Task → Below is a listing; reproduce each line of it exactly.

Raw records →

(begin)

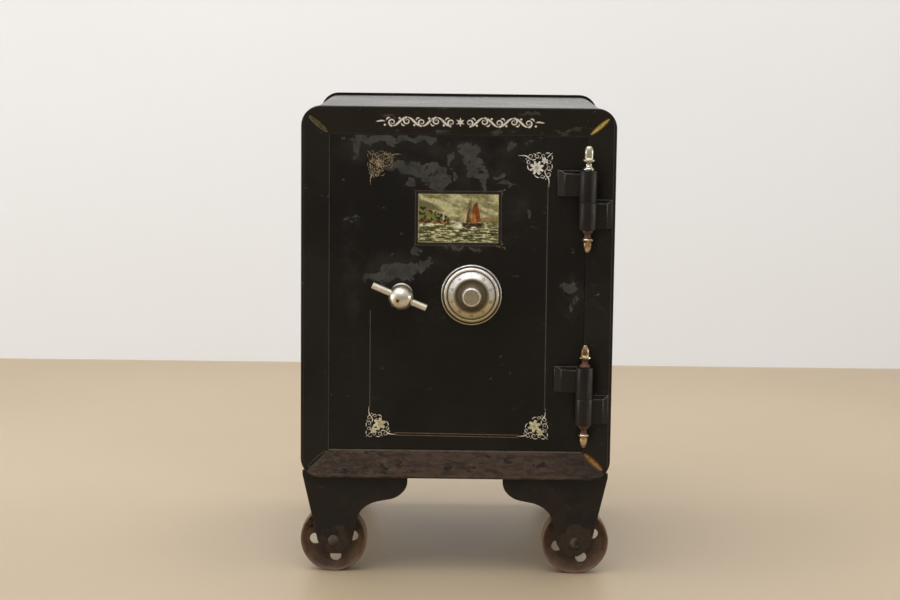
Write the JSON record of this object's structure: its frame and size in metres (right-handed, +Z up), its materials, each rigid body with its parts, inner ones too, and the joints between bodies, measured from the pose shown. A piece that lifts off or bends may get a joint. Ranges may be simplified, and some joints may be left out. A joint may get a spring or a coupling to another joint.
{
  "type": "safe",
  "caption": "Free-standing antique fire-proof safe with a stepped hinged door, dial combination lock, T-handle bolt work and four iron wheels on cast legs.",
  "frame": {"origin": "on the floor, under the middle of the safe's overall box (the T-handle's ball is as far in front of it as the rear frame is behind it)", "axes": "+Z up, +X to the right as one faces the door, +Y from the door to the back; the door faces -Y"},
  "size_m": [0.553, 0.624, 0.837],
  "materials": {
    "painted_iron": "old black enamel, chipped and rubbed, semi-gloss",
    "rusty_cast_iron": "brown rusted cast iron, rubbed on the treads",
    "grey_painted_iron": "dull grey paint inside the doorway",
    "insulation": "rough fire-proof filling",
    "wood": "aged varnish",
    "nickel": "worn nickel plate",
    "dial_face": "silvered bevel with a dark bronze dish",
    "brass": "tarnished brass",
    "steel": "oiled steel",
    "lock_iron": "japanned lock case"
  },
  "bodies": {
    "root": {"front_frame": "painted_iron", "rear_frame": "painted_iron", "outer_shell": "painted_iron", "rear_panel": "painted_iron", "rear_panel_rivets": "painted_iron", "door_jamb": "grey_painted_iron", "insulation_fill": "insulation", "inner_liner": "grey_painted_iron", "cabinet_carcass": "wood", "cabinet_shelf": "wood", "cabinet_divider": "wood", "upper_hinge_frame_leaf": "painted_iron", "lower_hinge_frame_leaf": "painted_iron", "upper_hinge_pin": "steel", "lower_hinge_pin": "steel", "upper_hinge_top_finial": "nickel", "hinge_finials": "brass", "front_left_leg": "painted_iron", "front_right_leg": "painted_iron", "rear_left_leg": "painted_iron", "rear_right_leg": "painted_iron", "leg_bolts": "painted_iron", "wheel_axle_bolts": "rusty_cast_iron", "wheel_axle_nuts": "rusty_cast_iron"},
    "door": {"door_face_plate": "painted_iron", "door_plug_casing": "grey_painted_iron", "door_insulation": "insulation", "door_back_plate": "grey_painted_iron", "back_plate_screws": "steel", "upper_hinge_door_leaf": "painted_iron", "lower_hinge_door_leaf": "painted_iron", "dial_ring": "nickel", "dial_spindle_tube": "steel", "handle_flange": "nickel", "handle_spindle_tube": "steel", "bolt_bar_guides": "steel", "lock_case": "lock_iron", "lock_cover": "lock_iron", "lock_cover_screws": "steel", "lock_wheel_post": "steel"},
    "dial": {"dial": "dial_face", "dial_knob": "nickel", "dial_spindle": "steel", "drive_cam": "brass"},
    "lock_wheel_1": {"lock_wheel_1": "brass"},
    "lock_wheel_2": {"lock_wheel_2": "brass"},
    "lock_wheel_3": {"lock_wheel_3": "brass"},
    "lock_bolt": {"lock_bolt": "brass", "lock_lever": "steel"},
    "handle": {"handle_ball": "nickel", "handle_bar": "nickel", "handle_spindle": "steel", "bolt_pinion": "steel"},
    "bolts": {"bolt_carrier": "steel", "locking_bolts": "steel"},
    "front_left_wheel": {"front_left_wheel": "rusty_cast_iron"},
    "front_right_wheel": {"front_right_wheel": "rusty_cast_iron"},
    "rear_left_wheel": {"rear_left_wheel": "rusty_cast_iron"},
    "rear_right_wheel": {"rear_right_wheel": "rusty_cast_iron"}
  },
  "joints": [
    {"name": "door_swing", "type": "hinge", "parent": "root", "child": "door", "pos_m": [0.226, -0.269, 0.507], "axis": [0, 0, 1], "range_deg": [0, 170]},
    {"name": "dial_turn", "type": "hinge", "parent": "door", "child": "dial", "pos_m": [0.025, -0.257, 0.507], "axis": [0, 1, 0], "continuous": true},
    {"name": "lock_wheel_1_turn", "type": "hinge", "parent": "door", "child": "lock_wheel_1", "pos_m": [0.025, -0.257, 0.507], "axis": [0, 1, 0], "continuous": true},
    {"name": "lock_wheel_2_turn", "type": "hinge", "parent": "door", "child": "lock_wheel_2", "pos_m": [0.025, -0.257, 0.507], "axis": [0, 1, 0], "continuous": true},
    {"name": "lock_wheel_3_turn", "type": "hinge", "parent": "door", "child": "lock_wheel_3", "pos_m": [0.025, -0.257, 0.507], "axis": [0, 1, 0], "continuous": true},
    {"name": "lock_bolt_slide", "type": "slide", "parent": "door", "child": "lock_bolt", "axis": [0, 0, 1], "range_m": [0, 0.009]},
    {"name": "handle_turn", "type": "hinge", "parent": "door", "child": "handle", "pos_m": [-0.098, -0.257, 0.507], "axis": [0, -1, 0], "range_deg": [0, 90]},
    {"name": "bolt_throw", "type": "slide", "parent": "door", "child": "bolts", "axis": [-1, 0, 0], "range_m": [0, 0.022]},
    {"name": "front_left_wheel_spin", "type": "hinge", "parent": "root", "child": "front_left_wheel", "pos_m": [-0.217, -0.218, 0.0595], "axis": [0, 1, 0], "continuous": true},
    {"name": "front_right_wheel_spin", "type": "hinge", "parent": "root", "child": "front_right_wheel", "pos_m": [0.217, -0.218, 0.0595], "axis": [0, 1, 0], "continuous": true},
    {"name": "rear_left_wheel_spin", "type": "hinge", "parent": "root", "child": "rear_left_wheel", "pos_m": [-0.217, 0.271, 0.0595], "axis": [0, 1, 0], "continuous": true},
    {"name": "rear_right_wheel_spin", "type": "hinge", "parent": "root", "child": "rear_right_wheel", "pos_m": [0.217, 0.271, 0.0595], "axis": [0, 1, 0], "continuous": true}
  ],
  "couplings": [
    {"joint": "bolt_throw", "follows": "handle_turn", "m_per_rad": 0.014}
  ]
}
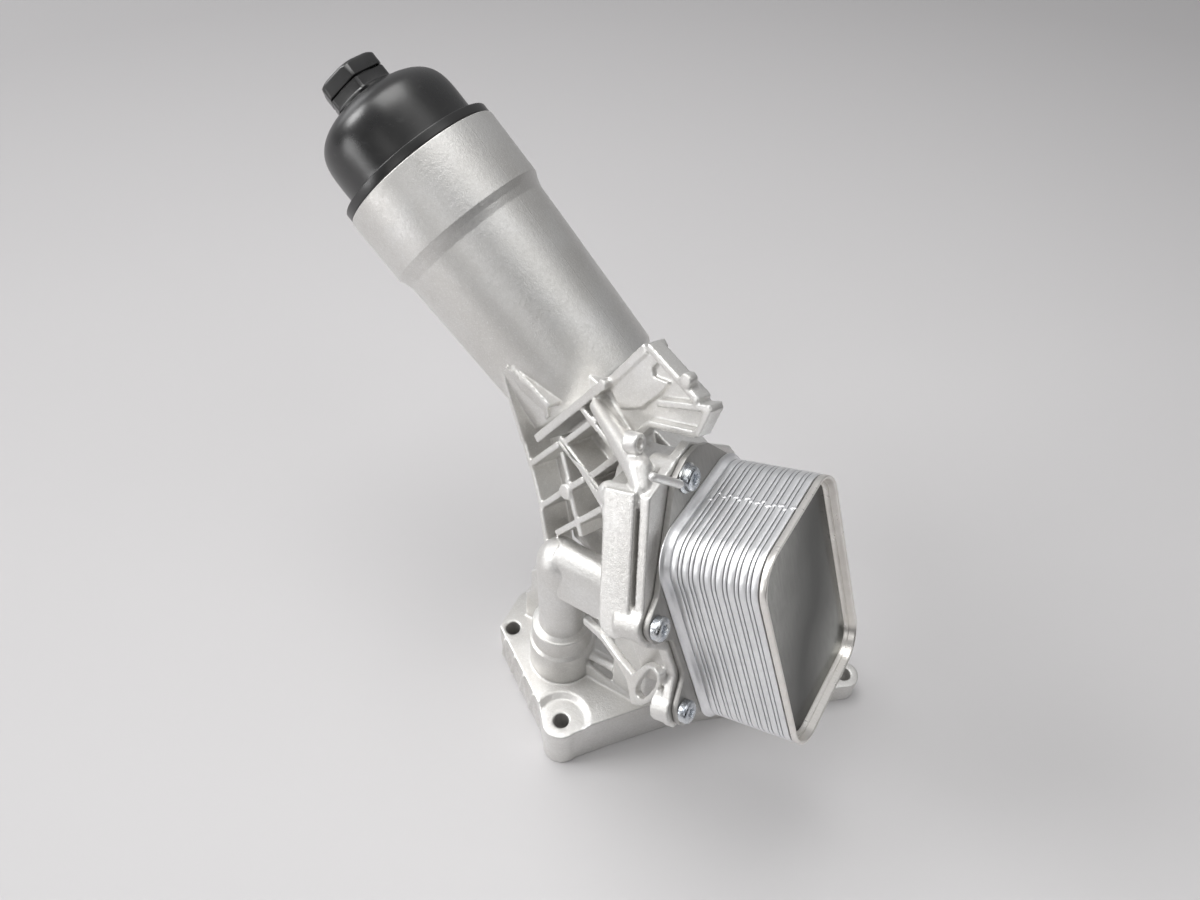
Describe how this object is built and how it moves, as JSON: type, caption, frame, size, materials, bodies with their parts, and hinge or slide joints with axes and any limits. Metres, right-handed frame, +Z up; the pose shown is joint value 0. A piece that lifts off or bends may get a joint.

(end)

Output below →
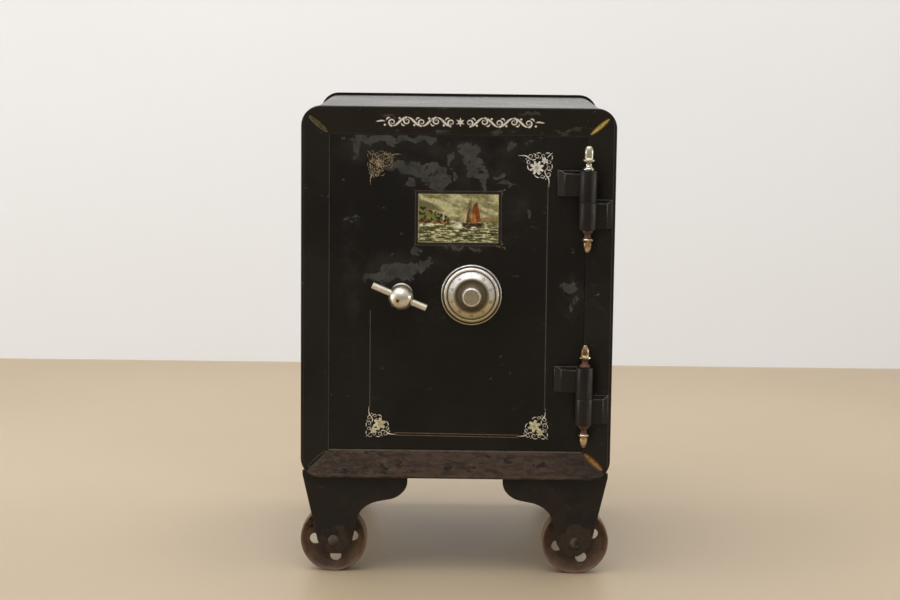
Write the JSON record of this object's structure: its frame and size in metres (right-handed, +Z up), its materials, each rigid body with its parts, inner ones too, and the joints between bodies, measured from the pose shown. A piece that lifts off or bends may get a joint. Ranges may be simplified, and some joints may be left out. A joint may get a spring or a coupling to another joint.
{
  "type": "safe",
  "caption": "Free-standing antique fire-proof safe with a stepped hinged door, dial combination lock, T-handle bolt work and four iron wheels on cast legs.",
  "frame": {"origin": "on the floor, under the middle of the safe's overall box (the T-handle's ball is as far in front of it as the rear frame is behind it)", "axes": "+Z up, +X to the right as one faces the door, +Y from the door to the back; the door faces -Y"},
  "size_m": [0.553, 0.624, 0.837],
  "materials": {
    "painted_iron": "old black enamel, chipped and rubbed, semi-gloss",
    "rusty_cast_iron": "brown rusted cast iron, rubbed on the treads",
    "grey_painted_iron": "dull grey paint inside the doorway",
    "insulation": "rough fire-proof filling",
    "wood": "aged varnish",
    "nickel": "worn nickel plate",
    "dial_face": "silvered bevel with a dark bronze dish",
    "brass": "tarnished brass",
    "steel": "oiled steel",
    "lock_iron": "japanned lock case"
  },
  "bodies": {
    "root": {"front_frame": "painted_iron", "rear_frame": "painted_iron", "outer_shell": "painted_iron", "rear_panel": "painted_iron", "rear_panel_rivets": "painted_iron", "door_jamb": "grey_painted_iron", "insulation_fill": "insulation", "inner_liner": "grey_painted_iron", "cabinet_carcass": "wood", "cabinet_shelf": "wood", "cabinet_divider": "wood", "upper_hinge_frame_leaf": "painted_iron", "lower_hinge_frame_leaf": "painted_iron", "upper_hinge_pin": "steel", "lower_hinge_pin": "steel", "upper_hinge_top_finial": "nickel", "hinge_finials": "brass", "front_left_leg": "painted_iron", "front_right_leg": "painted_iron", "rear_left_leg": "painted_iron", "rear_right_leg": "painted_iron", "leg_bolts": "painted_iron", "wheel_axle_bolts": "rusty_cast_iron", "wheel_axle_nuts": "rusty_cast_iron"},
    "door": {"door_face_plate": "painted_iron", "door_plug_casing": "grey_painted_iron", "door_insulation": "insulation", "door_back_plate": "grey_painted_iron", "back_plate_screws": "steel", "upper_hinge_door_leaf": "painted_iron", "lower_hinge_door_leaf": "painted_iron", "dial_ring": "nickel", "dial_spindle_tube": "steel", "handle_flange": "nickel", "handle_spindle_tube": "steel", "bolt_bar_guides": "steel", "lock_case": "lock_iron", "lock_cover": "lock_iron", "lock_cover_screws": "steel", "lock_wheel_post": "steel"},
    "dial": {"dial": "dial_face", "dial_knob": "nickel", "dial_spindle": "steel", "drive_cam": "brass"},
    "lock_wheel_1": {"lock_wheel_1": "brass"},
    "lock_wheel_2": {"lock_wheel_2": "brass"},
    "lock_wheel_3": {"lock_wheel_3": "brass"},
    "lock_bolt": {"lock_bolt": "brass", "lock_lever": "steel"},
    "handle": {"handle_ball": "nickel", "handle_bar": "nickel", "handle_spindle": "steel", "bolt_pinion": "steel"},
    "bolts": {"bolt_carrier": "steel", "locking_bolts": "steel"},
    "front_left_wheel": {"front_left_wheel": "rusty_cast_iron"},
    "front_right_wheel": {"front_right_wheel": "rusty_cast_iron"},
    "rear_left_wheel": {"rear_left_wheel": "rusty_cast_iron"},
    "rear_right_wheel": {"rear_right_wheel": "rusty_cast_iron"}
  },
  "joints": [
    {"name": "door_swing", "type": "hinge", "parent": "root", "child": "door", "pos_m": [0.226, -0.269, 0.507], "axis": [0, 0, 1], "range_deg": [0, 170]},
    {"name": "dial_turn", "type": "hinge", "parent": "door", "child": "dial", "pos_m": [0.025, -0.257, 0.507], "axis": [0, 1, 0], "continuous": true},
    {"name": "lock_wheel_1_turn", "type": "hinge", "parent": "door", "child": "lock_wheel_1", "pos_m": [0.025, -0.257, 0.507], "axis": [0, 1, 0], "continuous": true},
    {"name": "lock_wheel_2_turn", "type": "hinge", "parent": "door", "child": "lock_wheel_2", "pos_m": [0.025, -0.257, 0.507], "axis": [0, 1, 0], "continuous": true},
    {"name": "lock_wheel_3_turn", "type": "hinge", "parent": "door", "child": "lock_wheel_3", "pos_m": [0.025, -0.257, 0.507], "axis": [0, 1, 0], "continuous": true},
    {"name": "lock_bolt_slide", "type": "slide", "parent": "door", "child": "lock_bolt", "axis": [0, 0, 1], "range_m": [0, 0.009]},
    {"name": "handle_turn", "type": "hinge", "parent": "door", "child": "handle", "pos_m": [-0.098, -0.257, 0.507], "axis": [0, -1, 0], "range_deg": [0, 90]},
    {"name": "bolt_throw", "type": "slide", "parent": "door", "child": "bolts", "axis": [-1, 0, 0], "range_m": [0, 0.022]},
    {"name": "front_left_wheel_spin", "type": "hinge", "parent": "root", "child": "front_left_wheel", "pos_m": [-0.217, -0.218, 0.0595], "axis": [0, 1, 0], "continuous": true},
    {"name": "front_right_wheel_spin", "type": "hinge", "parent": "root", "child": "front_right_wheel", "pos_m": [0.217, -0.218, 0.0595], "axis": [0, 1, 0], "continuous": true},
    {"name": "rear_left_wheel_spin", "type": "hinge", "parent": "root", "child": "rear_left_wheel", "pos_m": [-0.217, 0.271, 0.0595], "axis": [0, 1, 0], "continuous": true},
    {"name": "rear_right_wheel_spin", "type": "hinge", "parent": "root", "child": "rear_right_wheel", "pos_m": [0.217, 0.271, 0.0595], "axis": [0, 1, 0], "continuous": true}
  ],
  "couplings": [
    {"joint": "bolt_throw", "follows": "handle_turn", "m_per_rad": 0.014}
  ]
}
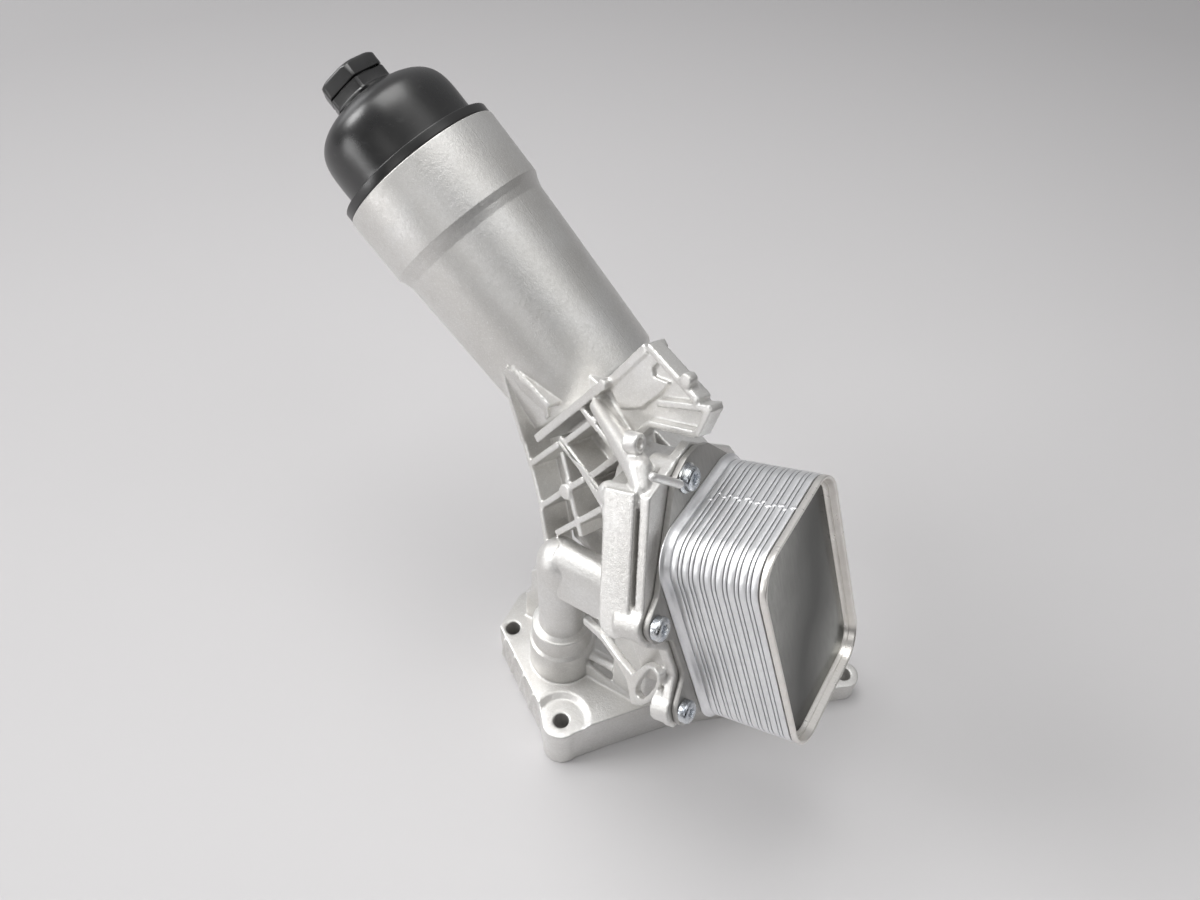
Describe how this object is built and how it moves, as JSON: type, caption, frame, size, materials, bodies with their parts, and hinge or slide joints with axes and any limits. Metres, right-handed frame, +Z up; the pose shown is joint value 0. A piece that lifts off or bends may get a joint.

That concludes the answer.